* _Directions for this task_:
Take all the material and copy it exactly.

— BEGIN —

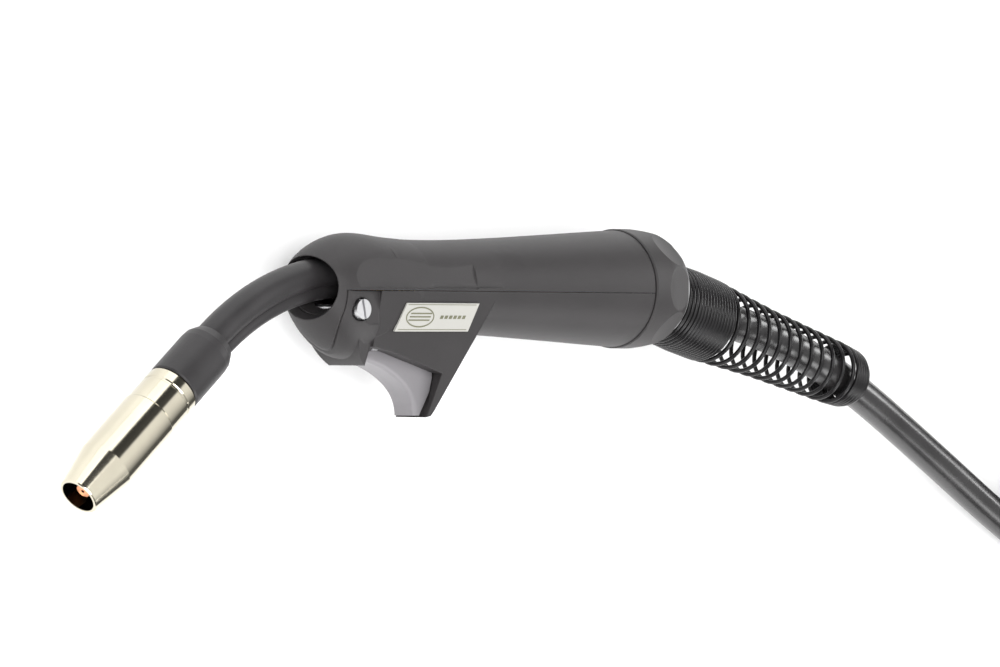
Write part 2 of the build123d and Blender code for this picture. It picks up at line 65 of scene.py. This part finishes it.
SUPPORT_TILT = math.radians(14.5)
SUPPORT_DIR = Vector((math.cos(SUPPORT_TILT), -math.sin(SUPPORT_TILT), 0))
SUPPORT_UP = Vector((math.sin(SUPPORT_TILT), math.cos(SUPPORT_TILT), 0))
SIDE = Vector((0, 0, 1))


# ---- camera ----------------------------------------------------------------------------
def make_camera():
    """Looks down on the lying torch from its nozzle end, with the torch's up at the top."""
    # low is how far under the handle's axis the camera is aimed
    distance, azimuth, low = 1.400, math.radians(47.947), 0.01538
    sensor, focal_ratio = 36.0, 4.2064
    data = bpy.data.cameras.new("camera")
    camera = bpy.data.objects.new("camera", data)
    bpy.context.scene.collection.objects.link(camera)
    back = Vector((-math.sin(azimuth), 0, math.cos(azimuth)))
    up = Vector((0, 1, 0))
    right = up.cross(back)
    turn = Matrix((right, up, back)).transposed().to_4x4()
    camera.matrix_world = Matrix.Translation(at(0, -low, 0) + back * distance) @ turn
    data.sensor_width = sensor
    data.lens = sensor * focal_ratio
    data.clip_start, data.clip_end = 0.05, 20.0
    bpy.context.scene.camera = camera


make_camera()


# ---- material helpers --------------------------------------------------------------------
def new_material(name):
    """A material with its node tree and its shader."""
    material = bpy.data.materials.new(name)
    material.use_nodes = True
    tree = material.node_tree
    shader = tree.nodes["Principled BSDF"]
    return material, tree, shader


def node(tree, kind, **values):
    """A node with its inputs or properties set."""
    made = tree.nodes.new(kind)
    for key, value in values.items():
        if key in made.inputs:
            made.inputs[key].default_value = value
        else:
            setattr(made, key, value)
    return made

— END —

* _Solution_:
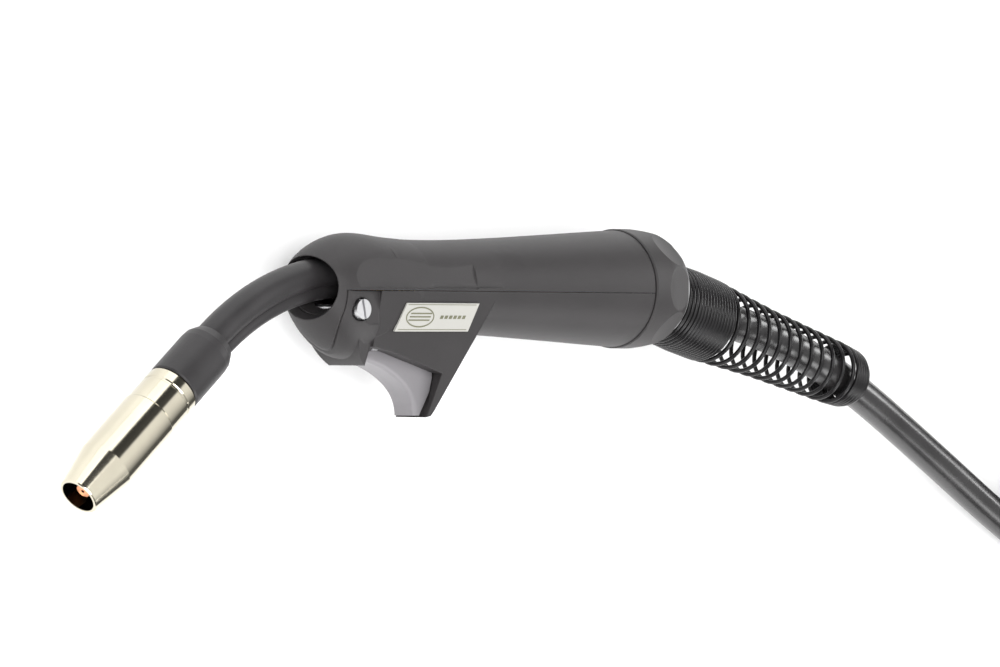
Write part 2 of the build123d and Blender code for this picture. It picks up at line 65 of scene.py. This part finishes it.
SUPPORT_TILT = math.radians(14.5)
SUPPORT_DIR = Vector((math.cos(SUPPORT_TILT), -math.sin(SUPPORT_TILT), 0))
SUPPORT_UP = Vector((math.sin(SUPPORT_TILT), math.cos(SUPPORT_TILT), 0))
SIDE = Vector((0, 0, 1))


# ---- camera ----------------------------------------------------------------------------
def make_camera():
    """Looks down on the lying torch from its nozzle end, with the torch's up at the top."""
    # low is how far under the handle's axis the camera is aimed
    distance, azimuth, low = 1.400, math.radians(47.947), 0.01538
    sensor, focal_ratio = 36.0, 4.2064
    data = bpy.data.cameras.new("camera")
    camera = bpy.data.objects.new("camera", data)
    bpy.context.scene.collection.objects.link(camera)
    back = Vector((-math.sin(azimuth), 0, math.cos(azimuth)))
    up = Vector((0, 1, 0))
    right = up.cross(back)
    turn = Matrix((right, up, back)).transposed().to_4x4()
    camera.matrix_world = Matrix.Translation(at(0, -low, 0) + back * distance) @ turn
    data.sensor_width = sensor
    data.lens = sensor * focal_ratio
    data.clip_start, data.clip_end = 0.05, 20.0
    bpy.context.scene.camera = camera


make_camera()


# ---- material helpers --------------------------------------------------------------------
def new_material(name):
    """A material with its node tree and its shader."""
    material = bpy.data.materials.new(name)
    material.use_nodes = True
    tree = material.node_tree
    shader = tree.nodes["Principled BSDF"]
    return material, tree, shader


def node(tree, kind, **values):
    """A node with its inputs or properties set."""
    made = tree.nodes.new(kind)
    for key, value in values.items():
        if key in made.inputs:
            made.inputs[key].default_value = value
        else:
            setattr(made, key, value)
    return made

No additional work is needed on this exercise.